COLLECTED MATERIAL —
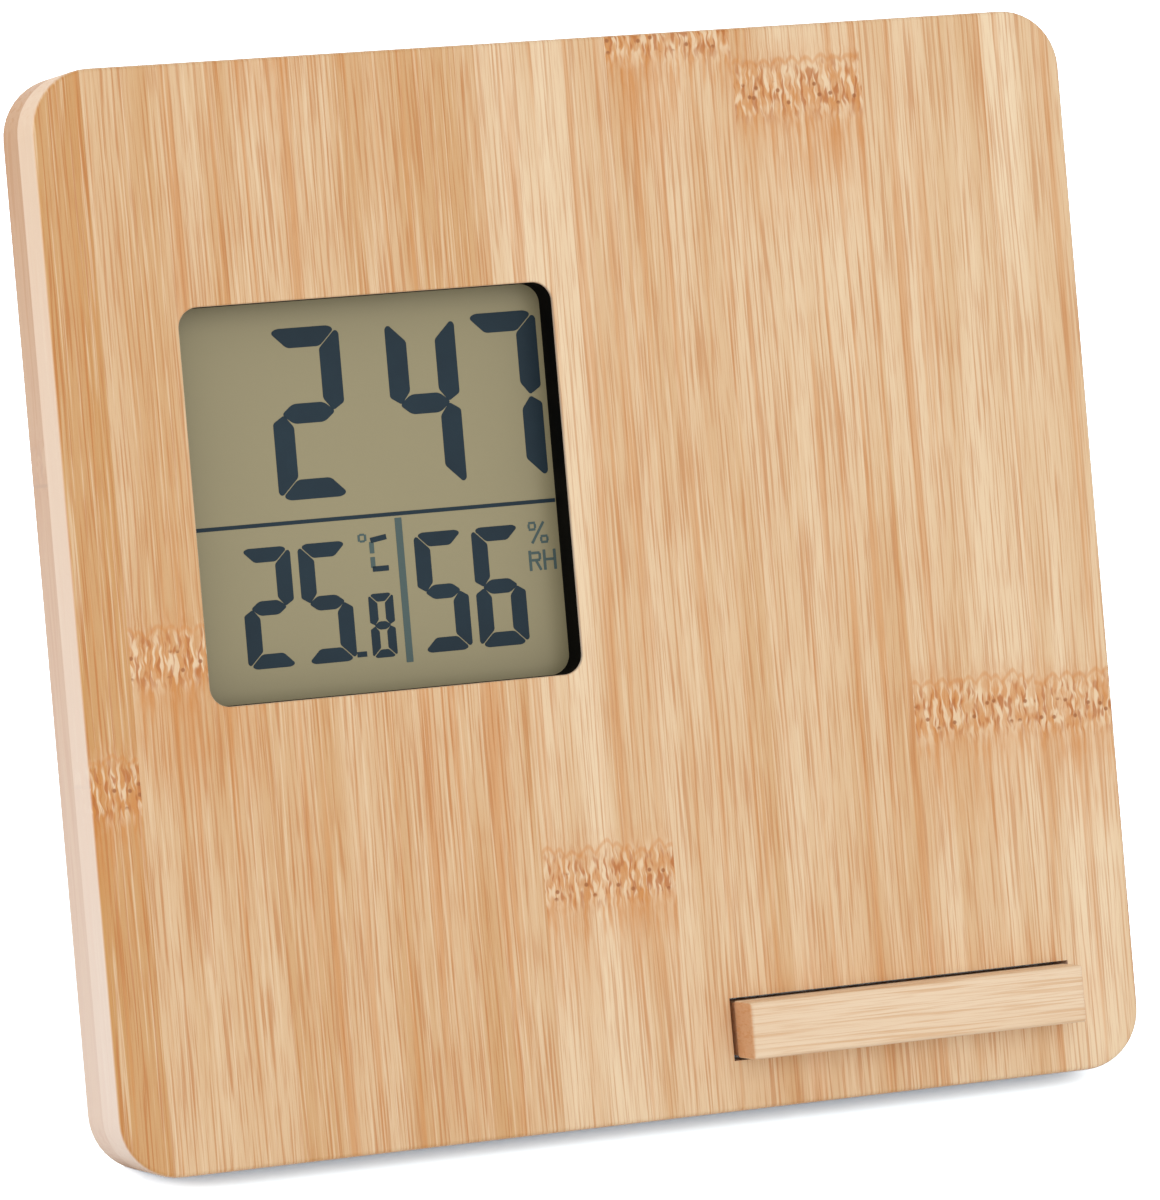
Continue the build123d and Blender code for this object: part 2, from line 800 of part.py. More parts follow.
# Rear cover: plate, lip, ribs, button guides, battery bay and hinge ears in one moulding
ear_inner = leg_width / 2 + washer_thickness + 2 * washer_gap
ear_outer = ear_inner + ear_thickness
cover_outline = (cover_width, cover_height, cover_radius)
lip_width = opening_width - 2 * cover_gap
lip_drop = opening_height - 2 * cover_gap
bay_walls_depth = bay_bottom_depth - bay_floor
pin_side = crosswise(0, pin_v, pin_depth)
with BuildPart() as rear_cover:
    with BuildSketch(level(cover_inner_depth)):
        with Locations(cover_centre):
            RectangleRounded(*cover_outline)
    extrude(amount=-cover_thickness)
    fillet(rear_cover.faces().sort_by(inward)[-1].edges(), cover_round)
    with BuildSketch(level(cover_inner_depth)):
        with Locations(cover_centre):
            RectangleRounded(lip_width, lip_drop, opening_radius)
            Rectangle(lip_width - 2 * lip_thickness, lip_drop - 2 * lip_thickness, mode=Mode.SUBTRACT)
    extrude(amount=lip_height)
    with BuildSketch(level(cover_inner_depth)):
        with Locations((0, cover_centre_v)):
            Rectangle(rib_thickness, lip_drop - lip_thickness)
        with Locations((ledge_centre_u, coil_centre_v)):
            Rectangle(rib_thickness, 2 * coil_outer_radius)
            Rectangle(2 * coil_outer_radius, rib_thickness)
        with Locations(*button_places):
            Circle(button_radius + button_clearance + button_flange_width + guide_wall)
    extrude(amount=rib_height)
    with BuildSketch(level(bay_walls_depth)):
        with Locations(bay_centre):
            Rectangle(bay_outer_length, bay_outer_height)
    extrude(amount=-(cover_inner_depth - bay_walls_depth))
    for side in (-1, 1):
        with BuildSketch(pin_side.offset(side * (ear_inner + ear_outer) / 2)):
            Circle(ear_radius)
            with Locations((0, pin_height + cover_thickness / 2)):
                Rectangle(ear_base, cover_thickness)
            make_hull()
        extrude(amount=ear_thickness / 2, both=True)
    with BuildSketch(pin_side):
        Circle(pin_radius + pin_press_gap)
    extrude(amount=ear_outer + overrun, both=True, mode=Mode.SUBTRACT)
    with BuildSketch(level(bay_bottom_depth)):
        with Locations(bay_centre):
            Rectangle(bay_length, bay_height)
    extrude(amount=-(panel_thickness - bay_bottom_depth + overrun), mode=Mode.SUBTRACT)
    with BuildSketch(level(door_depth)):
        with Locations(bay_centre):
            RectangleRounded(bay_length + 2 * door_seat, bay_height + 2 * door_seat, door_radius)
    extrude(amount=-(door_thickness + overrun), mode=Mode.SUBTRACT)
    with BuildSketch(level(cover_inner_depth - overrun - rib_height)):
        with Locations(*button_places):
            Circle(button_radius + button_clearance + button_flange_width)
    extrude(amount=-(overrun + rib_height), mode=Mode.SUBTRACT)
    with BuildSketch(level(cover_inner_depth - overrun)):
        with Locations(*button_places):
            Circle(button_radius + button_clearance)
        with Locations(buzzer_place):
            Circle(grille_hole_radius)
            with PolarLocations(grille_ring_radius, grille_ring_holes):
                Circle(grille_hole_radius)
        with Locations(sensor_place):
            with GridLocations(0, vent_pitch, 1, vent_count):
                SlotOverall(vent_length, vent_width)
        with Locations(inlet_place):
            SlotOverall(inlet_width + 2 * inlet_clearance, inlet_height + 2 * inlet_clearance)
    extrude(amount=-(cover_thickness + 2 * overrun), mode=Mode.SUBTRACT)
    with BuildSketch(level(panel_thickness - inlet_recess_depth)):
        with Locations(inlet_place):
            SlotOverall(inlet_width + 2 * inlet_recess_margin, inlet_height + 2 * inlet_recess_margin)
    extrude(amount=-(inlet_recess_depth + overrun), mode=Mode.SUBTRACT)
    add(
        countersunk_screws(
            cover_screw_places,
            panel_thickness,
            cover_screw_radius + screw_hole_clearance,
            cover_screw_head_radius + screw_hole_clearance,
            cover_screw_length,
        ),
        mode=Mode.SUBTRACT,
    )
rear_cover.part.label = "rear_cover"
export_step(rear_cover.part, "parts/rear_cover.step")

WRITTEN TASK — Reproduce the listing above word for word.

SOLUTION —
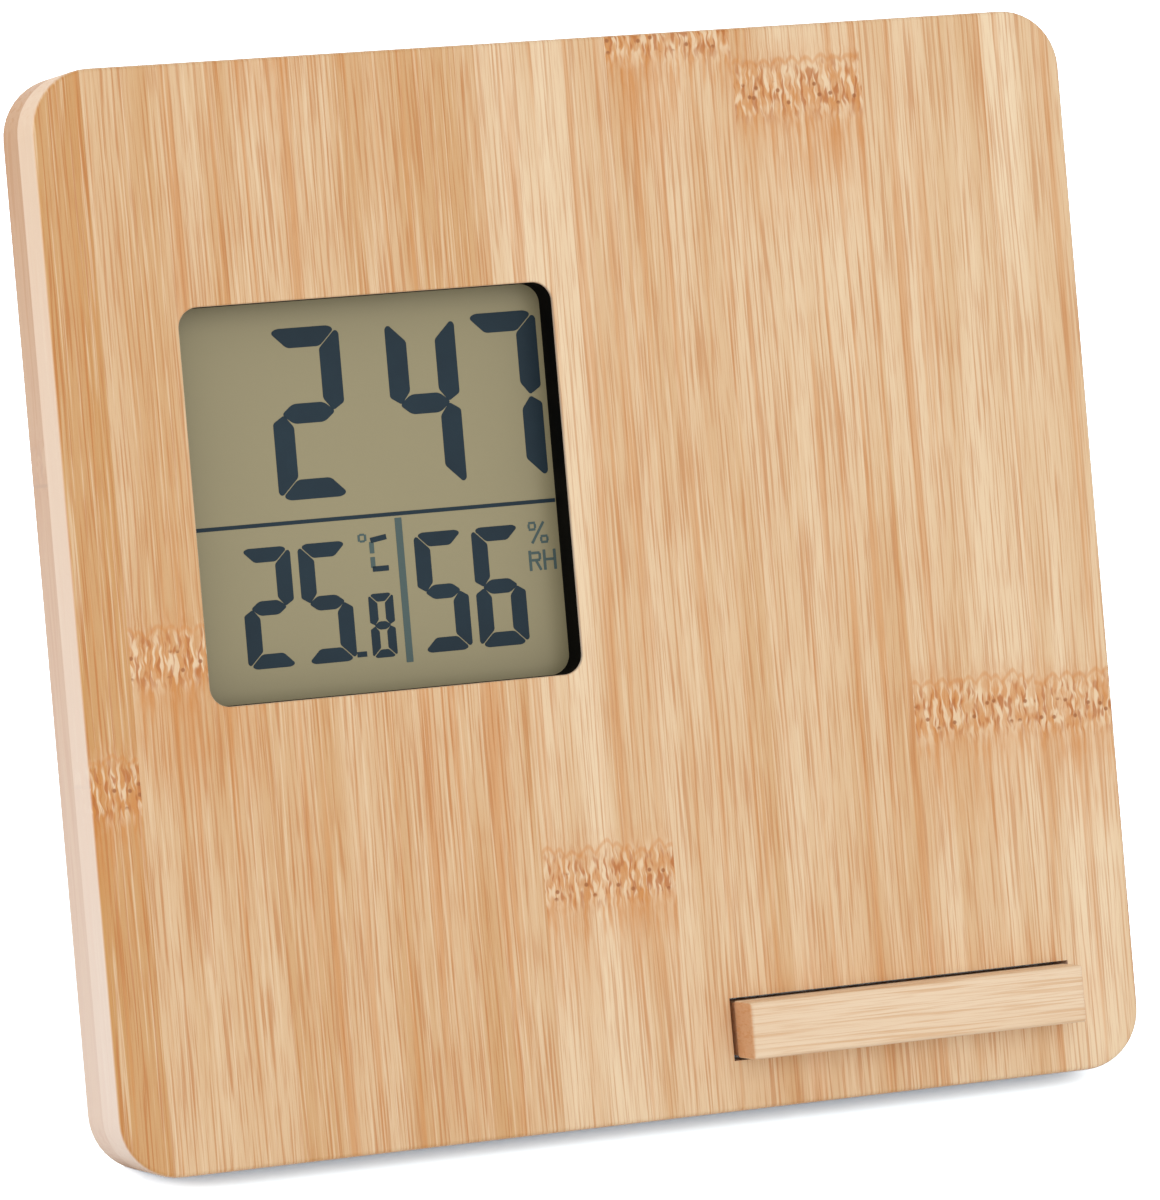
Continue the build123d and Blender code for this object: part 2, from line 800 of part.py. More parts follow.
# Rear cover: plate, lip, ribs, button guides, battery bay and hinge ears in one moulding
ear_inner = leg_width / 2 + washer_thickness + 2 * washer_gap
ear_outer = ear_inner + ear_thickness
cover_outline = (cover_width, cover_height, cover_radius)
lip_width = opening_width - 2 * cover_gap
lip_drop = opening_height - 2 * cover_gap
bay_walls_depth = bay_bottom_depth - bay_floor
pin_side = crosswise(0, pin_v, pin_depth)
with BuildPart() as rear_cover:
    with BuildSketch(level(cover_inner_depth)):
        with Locations(cover_centre):
            RectangleRounded(*cover_outline)
    extrude(amount=-cover_thickness)
    fillet(rear_cover.faces().sort_by(inward)[-1].edges(), cover_round)
    with BuildSketch(level(cover_inner_depth)):
        with Locations(cover_centre):
            RectangleRounded(lip_width, lip_drop, opening_radius)
            Rectangle(lip_width - 2 * lip_thickness, lip_drop - 2 * lip_thickness, mode=Mode.SUBTRACT)
    extrude(amount=lip_height)
    with BuildSketch(level(cover_inner_depth)):
        with Locations((0, cover_centre_v)):
            Rectangle(rib_thickness, lip_drop - lip_thickness)
        with Locations((ledge_centre_u, coil_centre_v)):
            Rectangle(rib_thickness, 2 * coil_outer_radius)
            Rectangle(2 * coil_outer_radius, rib_thickness)
        with Locations(*button_places):
            Circle(button_radius + button_clearance + button_flange_width + guide_wall)
    extrude(amount=rib_height)
    with BuildSketch(level(bay_walls_depth)):
        with Locations(bay_centre):
            Rectangle(bay_outer_length, bay_outer_height)
    extrude(amount=-(cover_inner_depth - bay_walls_depth))
    for side in (-1, 1):
        with BuildSketch(pin_side.offset(side * (ear_inner + ear_outer) / 2)):
            Circle(ear_radius)
            with Locations((0, pin_height + cover_thickness / 2)):
                Rectangle(ear_base, cover_thickness)
            make_hull()
        extrude(amount=ear_thickness / 2, both=True)
    with BuildSketch(pin_side):
        Circle(pin_radius + pin_press_gap)
    extrude(amount=ear_outer + overrun, both=True, mode=Mode.SUBTRACT)
    with BuildSketch(level(bay_bottom_depth)):
        with Locations(bay_centre):
            Rectangle(bay_length, bay_height)
    extrude(amount=-(panel_thickness - bay_bottom_depth + overrun), mode=Mode.SUBTRACT)
    with BuildSketch(level(door_depth)):
        with Locations(bay_centre):
            RectangleRounded(bay_length + 2 * door_seat, bay_height + 2 * door_seat, door_radius)
    extrude(amount=-(door_thickness + overrun), mode=Mode.SUBTRACT)
    with BuildSketch(level(cover_inner_depth - overrun - rib_height)):
        with Locations(*button_places):
            Circle(button_radius + button_clearance + button_flange_width)
    extrude(amount=-(overrun + rib_height), mode=Mode.SUBTRACT)
    with BuildSketch(level(cover_inner_depth - overrun)):
        with Locations(*button_places):
            Circle(button_radius + button_clearance)
        with Locations(buzzer_place):
            Circle(grille_hole_radius)
            with PolarLocations(grille_ring_radius, grille_ring_holes):
                Circle(grille_hole_radius)
        with Locations(sensor_place):
            with GridLocations(0, vent_pitch, 1, vent_count):
                SlotOverall(vent_length, vent_width)
        with Locations(inlet_place):
            SlotOverall(inlet_width + 2 * inlet_clearance, inlet_height + 2 * inlet_clearance)
    extrude(amount=-(cover_thickness + 2 * overrun), mode=Mode.SUBTRACT)
    with BuildSketch(level(panel_thickness - inlet_recess_depth)):
        with Locations(inlet_place):
            SlotOverall(inlet_width + 2 * inlet_recess_margin, inlet_height + 2 * inlet_recess_margin)
    extrude(amount=-(inlet_recess_depth + overrun), mode=Mode.SUBTRACT)
    add(
        countersunk_screws(
            cover_screw_places,
            panel_thickness,
            cover_screw_radius + screw_hole_clearance,
            cover_screw_head_radius + screw_hole_clearance,
            cover_screw_length,
        ),
        mode=Mode.SUBTRACT,
    )
rear_cover.part.label = "rear_cover"
export_step(rear_cover.part, "parts/rear_cover.step")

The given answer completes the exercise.